The Exo Laurentides sector is the division of Exo that delivers bus service for the southern portion of the Laurentides region of Quebec, Canada, mainly the suburban area on the northwest side of Montreal.

The Laurentides sector provides bus, taxibus and parataxis to the municipalities of Blainville, Bois-des-Filion, Boisbriand, Deux-Montagnes, Lorraine, Mirabel, Oka, Pointe-Calumet, Rosemère, Sainte-Anne-des-Plaines, Saint-Eustache, Sainte-Marthe-sur-le-Lac, Sainte-Thérèse, Saint-Jérôme and Saint-Joseph-du-Lac.

== History ==

The former services of CIT des Basses Laurentides, CIT de Deux-Montagnes, OMIT de St-Eustache and OMIT de St-Jérôme were amalgamated in 2004 to form the new Conseil Intermunicipal de Transport Laurentides with expanded service to some areas.
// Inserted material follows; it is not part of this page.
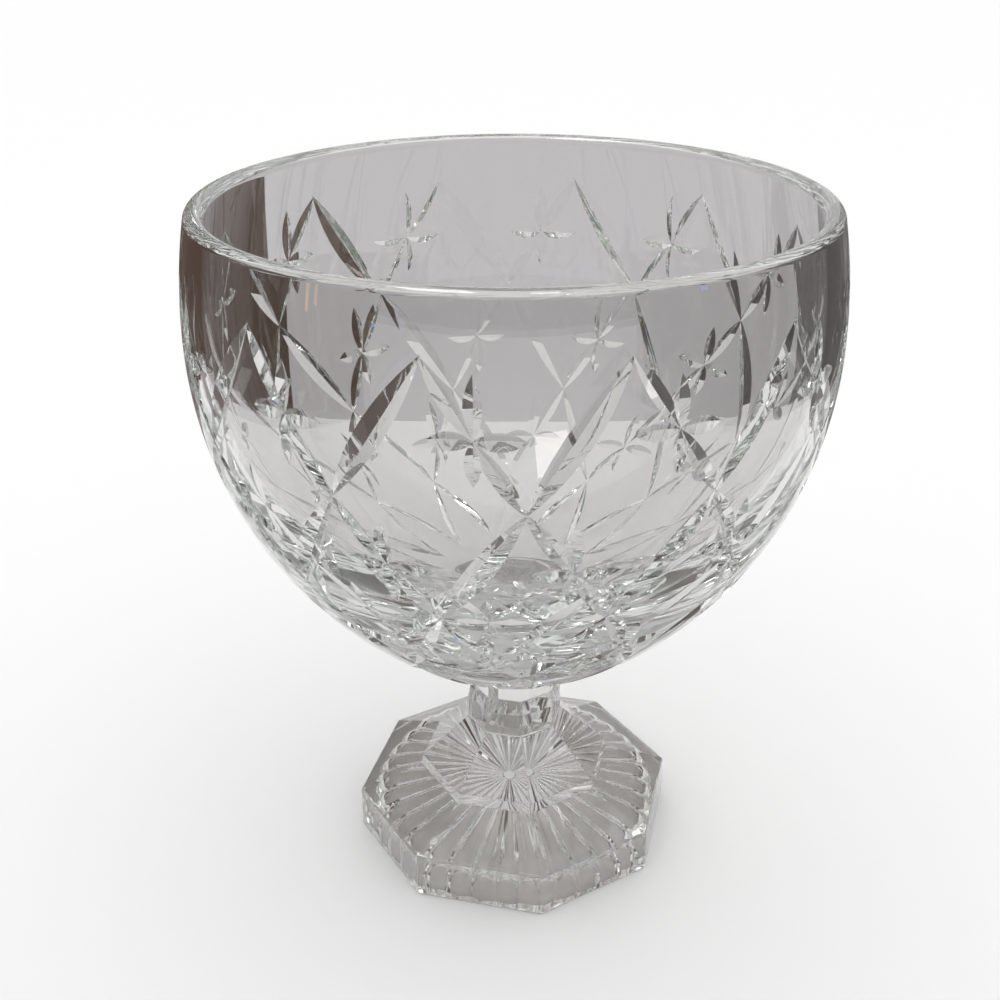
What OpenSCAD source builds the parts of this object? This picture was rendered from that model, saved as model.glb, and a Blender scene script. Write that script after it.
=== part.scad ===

On June 1, 2017, a new law reorganizing public transit agencies in Greater Montreal abolished the CITs and established a new Réseau de transport métropolitain (RTM, later branded Exo), that, among other things, assumed the CITL's responsibilities, assets and employees.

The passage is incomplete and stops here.